The original culprit in this affair may be the former interior minister, Herbert Kickl. Austria’s state-security apparatus may very well have decided that he had to be removed. In February 2018, shortly after the Freedom Party joined the government and Kickl became interior minister, Sybille Geissler, head of the anti-extremism unit of the BVT (Austria’s domestic intelligence agency), was asked by a senior interior ministry official to hand over the names of informants who had infiltrated far-right circles. She refused. Weeks later, armed police showed up at her office, and confiscated domestic files, classified information shared by foreign intelligence services, and the Neptune software used to encrypt classified exchanges.
Subsequently, Austria gradually found itself being frozen out of intelligence-sharing. Geissler attended international meetings wherein she gradually realized that several sessions had already taken place without her. On enquiring as to why this had happened, she was told by employees of other nations’ intelligence-services that they had not been allowed to make contact with her. A colleague was disinvited to an international conference on the far-right “Generation Identity” movement only 2 hours before he was scheduled to board his plane. The Finnish intelligence service sent a note to the Club of Bern, the informal forum for European national intelligence agencies, which was marked “Except Austria.”
Meanwhile, there was significant political pressure placed on members of Austria’s national security apparatus. Peter Gridling, head of the BVT, was suspended (later re-instated), and Geissler was advised to either take early retirement or transfer to another department. Austrian courts subsequently ruled that 9 of the 10 police-raids launched against the offices of Austria’s security-apparatus in February 2018 were illegal.
Well, attempting to strong-arm the state-security apparatus like that is likely to have precisely the same outcome in any country in the industrial world. Having taken control of the interior ministry, the Freedom Party seems to have been genuinely naïve in its over-reach for power. National security organizations exist for the purpose of intelligence-gathering, and that remit necessarily includes intelligence-sharing with allies. The BVT found itself in a scenario wherein, owing to Austria’s domestic political situation, it was being prevented from effectively performing its core-functions.
Really, what did Kickl expect would happen next?
The Ibiza sting-operation seems like a logical, and inevitable, response to Kickl’s attempts to overstep his ministerial authority. He had placed the BVT’s senior leadership in a position wherein it had no choice but to decide that he had to go.
More broadly, this affair demonstrates a fundamental weakness at the heart of Austria’s domestic politics which has persisted throughout the entire post-war period. In this regard, a comparison with Germany is appropriate. In post-war Germany, de-nazification was a root-and-branch process. Germany endured decades of painful soul-searching in an attempt to cognitively process the collective crime of Nazism.
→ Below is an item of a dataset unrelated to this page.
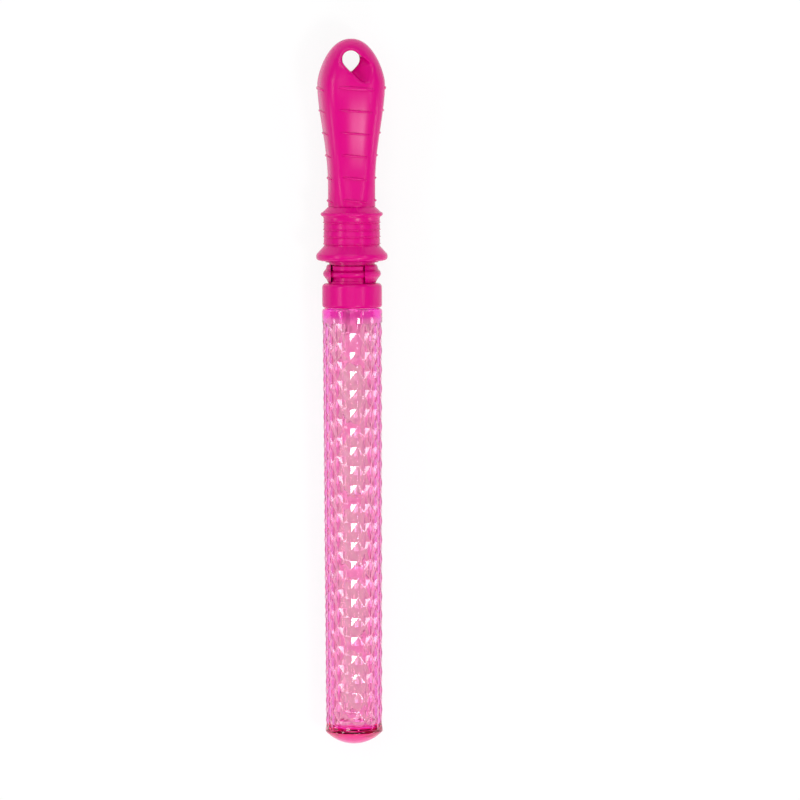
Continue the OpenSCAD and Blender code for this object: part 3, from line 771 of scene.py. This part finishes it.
half_turn = along_wand @ Matrix.Rotation(math.pi, 4, "Z") @ along_wand.inverted()
cutters = [
    prism("drop", drop_outline, lambda x, z: CUT_DEPTH, lambda x, z: -CUT_DEPTH),
    prism("front scoop", scoop_outline, lambda x, z: CUT_DEPTH, scoop_floor),
    prism("back scoop", scoop_outline, lambda x, z: CUT_DEPTH, scoop_floor),
]
cutters[2].matrix_world = half_turn
combine(grip, cutters, "DIFFERENCE")
print("grip with hole:", len(grip.data.polygons), "faces")

# %% [markdown]
# ## Soft edges at the hole
# A moulded dish has no hard edge. A bevel fails where cuts cross at a shallow angle, so the grip is
# remeshed into small even cells, and a smoothing that is strong near the hole and fades out below
# it lets the edges melt.

# %% Melt the edges of the hole
SKIN_CELL = 0.42
MELT_REACH = 17
MELT_FADE = 5
remesh = grip.modifiers.new("remesh", "REMESH")
remesh.mode = "VOXEL"
remesh.voxel_size = SKIN_CELL * MM
apply_modifiers(grip)
count = len(grip.data.vertices)
points = np.zeros(count * 3)
grip.data.vertices.foreach_get("co", points)
points = points.reshape(-1, 3)
# Share of smoothing for each point, in ten steps: full around the hole, none lower on the grip
height = (points - np.array(foot)) @ np.array(axis) / MM
blend = np.clip((height - (HOLE_AT - MELT_REACH)) / MELT_FADE, 0, 1)
group = grip.vertex_groups.new(name="around the hole")
for level in range(1, 11):
    chosen = np.nonzero((blend * 10).round() == level)[0]
    if len(chosen):
        group.add(chosen.tolist(), level / 10, "REPLACE")
smooth = grip.modifiers.new("melt", "SMOOTH")
smooth.factor = 0.5
smooth.iterations = 70
smooth.vertex_group = group.name
# A few more rounds all over take the steps of the cells away
even = grip.modifiers.new("even", "SMOOTH")
even.factor = 0.5
even.iterations = 3
apply_modifiers(grip)
shade_smooth(grip)
grip.data.materials.clear()
grip.data.materials.append(magenta)
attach(grip, "wand")
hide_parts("grip")
print("grip after the remesh:", len(grip.data.polygons), "faces")

# %% [markdown]
# ## The ribs
# Six thin ribs cross each facet for a sure hold. Each one leans down to its right end, fades out
# towards the facet's corners, and has a rounded back. A rib is a small grid of points laid on the
# skin's formula and raised along it, so it sits on the skin whatever the section does.

# %% Lay the ribs on the facets
RIB_COUNT = 6
RIB_START = 3.1
RIB_PITCH = 11.72
RIB_WIDTH = 1.2
TOP_RIB_WIDTH = 2.0
RIB_HEIGHT = 0.7
RIB_SINK = 0.25
RIB_LEAN = 0.7
RIB_REACH = math.radians(31)


def closed_sweep(name, sections):
    """A closed piece through a row of closed sections, with a flat face at both ends."""
    rows, columns = sections.shape[:2]
    faces = grid_faces(rows, columns)
    faces += [tuple(range(columns)), tuple(range((rows - 1) * columns, rows * columns))]
    piece = mesh_object(name, sections.reshape(-1, 3), faces)
    face_outward(piece)
    shade_smooth(piece)
    return piece


def add_rib(name, foot_height, facet, width):
    """One rib across a facet: a low rounded ridge whose foot is sunk into the skin."""
    along = np.linspace(-1, 1, 41)
    around = np.linspace(0, 2 * math.pi, 17)[:-1]
    run, turn = np.meshgrid(along, around, indexing="ij")
    fade = 0.05 + 0.95 * np.sqrt(np.clip(1 - np.abs(run) ** 3, 0, 1))
    angle = run * RIB_REACH
    height = foot_height + np.cos(turn) * width / 2 * fade - RIB_LEAN * run
    rise = np.where(np.sin(turn) > 0, RIB_HEIGHT * fade, RIB_SINK)
    sections = grip_point(height, angle + facet * math.pi / 2, rise * np.sin(turn))
    return closed_sweep(name, sections)


ribs = [
    add_rib(f"rib_{k + 1}_facet_{facet + 1}", RIB_START + k * RIB_PITCH, facet,
            RIB_WIDTH if k < RIB_COUNT - 1 else TOP_RIB_WIDTH)
    for k in range(RIB_COUNT) for facet in range(4)
]
for rib in ribs:
    rib.data.materials.append(magenta)
    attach(rib, "wand")
print("ribs:", len(ribs))

# %% [markdown]
# ## The screw thread
# The cap holds by one and a half turns of thread: a rounded ridge around the neck, and its partner
# inside the cap. They show when the wand is drawn out. A Screw modifier could make them, but each
# should fade in and out at its ends as a moulded thread does, so a small section is swept along a
# helix and grows and shrinks on its way.

# %% Sweep the threads
CAP_BORE = 13.9
THREAD_FOOT = 231.6
THREAD_PITCH = 3.6
THREAD_TURNS = 1.5
THREAD_WIDTH = 1.5
THREAD_DEPTH = 0.42
THREAD_SINK = 0.1
THREAD_FADE = math.radians(40)
# The cap's thread lies just below the neck's, which holds it down
CAP_THREAD_DROP = 0.8


def add_thread(name, radius, rise, start_mm):
    """A helical ridge on a cylinder. rise is how far its crest stands off, negative for inwards."""
    turns = np.linspace(0, THREAD_TURNS * 2 * math.pi, 110)
    around = np.linspace(0, 2 * math.pi, 13)[:-1]
    run, section = np.meshgrid(turns, around, indexing="ij")
    fade = 0.1 + 0.9 * np.clip(np.minimum(run, run[::-1]) / THREAD_FADE, 0, 1)
    sink = np.sign(rise) * THREAD_SINK
    crest = np.where(np.sin(section) > 0, rise * fade, sink) * np.sin(section)
    climb = start_mm + run / (2 * math.pi) * THREAD_PITCH
    height = climb + np.cos(section) * THREAD_WIDTH / 2 * fade
    reach = radius + crest
    sections = np.stack([reach * np.cos(run), reach * np.sin(run), height], axis=-1)
    return closed_sweep(name, sections)


neck_thread = add_thread("neck_thread", NECK_RADIUS, THREAD_DEPTH, THREAD_FOOT)
neck_thread.data.materials.append(tinted)
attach(neck_thread, "bottle")
cap_thread = add_thread("cap_thread", CAP_BORE, -THREAD_DEPTH, THREAD_FOOT - CAP_THREAD_DROP)
cap_thread.data.materials.append(magenta)
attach(cap_thread, "wand")
print("threads:", neck_thread.name, cap_thread.name)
Germany’s intelligentsia and academic elite spent the next 30 years repeatedly, tortuously, bringing the historical questions surrounding Nazism up. There was a prolonged and agonizing process of self-diagnosis.
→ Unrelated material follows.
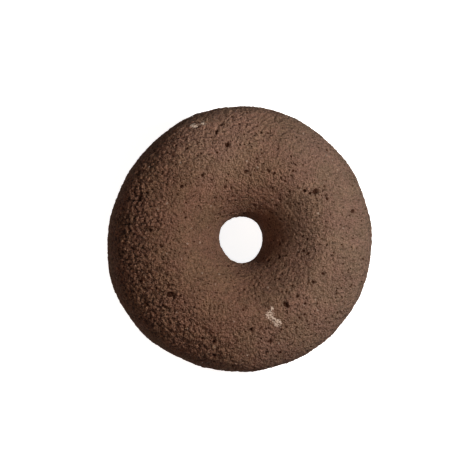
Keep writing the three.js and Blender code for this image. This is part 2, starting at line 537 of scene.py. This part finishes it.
def carve(mesh, form, relief):
    """Gives the true ring its hand-made form, grain, pores and cavities."""
    true = read_vertices(mesh, "co")
    points = set_down(out_of_true(true, form), form)
    write_points(mesh, points)
    normals = read_vertices(mesh, "normal")

    rubbed, shaded_funnel, coarse, side_wall = regions(true, form)
    worn = points[:, 2] < WORN_LAYER
    grit = (1 - np.maximum(RUBBED_LOSS * rubbed, WORN_LOSS * worn)) * (1 + COARSE_GAIN * coarse)
    grained = grain(points, relief.seed) * grit * (1 - WALL_LOSS * side_wall)
    height = (relief.peck_depth * pecked_dimples(points, relief.seed)
              + relief.grain_depth * (grained - GRAIN_LEVEL))
    height = np.where(worn, relief.grain_depth * np.minimum(grained, 0), height)

    tree = tree_of(true)
    dirt_and_shade, depth = sink_hollows(true, tree, form, relief)
    scuffed, _ = bowls(true, tree, *face_places(form, SCUFFS))
    moved = points + normals * (height - depth)[:, None]
    moved[:, 2] = np.maximum(moved[:, 2], 0)
    write_points(mesh, moved)
    write_attribute(mesh, "hollow", dirt_and_shade)
    write_attribute(mesh, "grain", grained)
    write_attribute(mesh, "funnel_shade", shaded_funnel)
    write_attribute(mesh, "grit", grit)
    write_attribute(mesh, "coarse", coarse)
    write_attribute(mesh, "scuff", np.minimum(1, BOWL_GAIN * scuffed))


def apply_modifier(piece, kind, **settings):
    modifier = piece.modifiers.new(kind.title(), kind)
    for name, setting in settings.items():
        setattr(modifier, name, setting)
    with bpy.context.temp_override(object=piece):
        bpy.ops.object.modifier_apply(modifier=modifier.name)


# Shader building


class Wire:
    """An output socket of a shader node. Arithmetic on it adds Math nodes."""

    def __init__(self, shader, socket):
        self.shader, self.socket = shader, socket

    def _math(self, operation, first, second):
        return self.shader.node("ShaderNodeMath", {"operation": operation},
                                {0: first, 1: second})

    def __add__(self, other):
        return self._math("ADD", self, other)

    def __sub__(self, other):
        return self._math("SUBTRACT", self, other)

    def __rsub__(self, other):
        return self._math("SUBTRACT", other, self)

    def __mul__(self, other):
        return self._math("MULTIPLY", self, other)

    __radd__ = __add__
    __rmul__ = __mul__


class Shader:
    """A material whose nodes all come from one method."""

    def __init__(self, name):
        self.material = bpy.data.materials.new(name)
        self.material.use_nodes = True
        self.tree = self.material.node_tree
        self.tree.nodes.clear()

    def node(self, kind, settings=None, values=None, output=0):
        """Adds a node, sets it up, fills its inputs and returns one of its outputs."""
        made = self.tree.nodes.new(kind)
        for name, setting in (settings or {}).items():
            setattr(made, name, setting)
        for key, value in (values or {}).items():
            if isinstance(value, Wire):
                self.tree.links.new(value.socket, made.inputs[key])
            else:
                made.inputs[key].default_value = value
        return Wire(self, made.outputs[output]) if made.outputs else None

    def place(self):
        """The Object coordinates."""
        return self.node("ShaderNodeTexCoord", output="Object")

    def attribute(self, name):
        return self.node("ShaderNodeAttribute", {"attribute_name": name}, output="Fac")

    def noise(self, place, length, detail, roughness=0.5):
        """Noise from 0 to 1 with lumps about as wide as the length."""
        return self.node("ShaderNodeTexNoise", {},
                         {"Vector": place, "Scale": 1 / length, "Detail": detail,
                          "Roughness": roughness}, "Fac")

    def cells(self, place, length):
        """Cells about as wide as the length, from 0 in their middles to about 1 between them."""
        return self.node("ShaderNodeTexVoronoi", {"feature": "F1"},
                         {"Vector": place, "Scale": 1 / length, "Randomness": 1.0}, "Distance")

    def larger(self, first, second):
        return self.node("ShaderNodeMath", {"operation": "MAXIMUM"}, {0: first, 1: second})

    def ramp(self, value, low, high):
        """0 below low, 1 above high and a smooth step between."""
        return self.node("ShaderNodeMapRange", {"interpolation_type": "SMOOTHSTEP"},
                         {"Value": value, "From Min": low, "From Max": high})

    def mix(self, factor, first, second, blend="MIX"):
        """A mix of two colours."""
        first, second = ((*c, 1) if isinstance(c, tuple) else c for c in (first, second))
        return self.node("ShaderNodeMix", {"data_type": "RGBA", "blend_type": blend},
                         {0: factor, 6: first, 7: second}, 2)

    def finish(self, **values):
        """Adds the surface shader with the named values."""
        surface = self.node("ShaderNodeBsdfPrincipled", {},
                            {name.replace("_", " "): value for name, value in values.items()})
        self.node("ShaderNodeOutputMaterial", {}, {"Surface": surface})
        return self.material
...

In Austria, that never happened – the great crimes of Austria’s Nazi-epoch history were largely swept under the rug. That is partially because, whereas Germany has traditionally had a conflict-model of political discourse rooted in the German enlightenment and secularized Lutheranism, Catholic Austria has traditionally tended toward a consensus-model of political discourse which inevitably renders hard questions into taboos. The comparative political “respectability” of the far-right in Austria in recent decades is a symptom of this consensus-model. It’s difficult to imagine Austria ever not being a politically dysfunctional nation-state, given that it never cleaned house after the war. 70 years later, the unspoken pathologies by now run far too deep.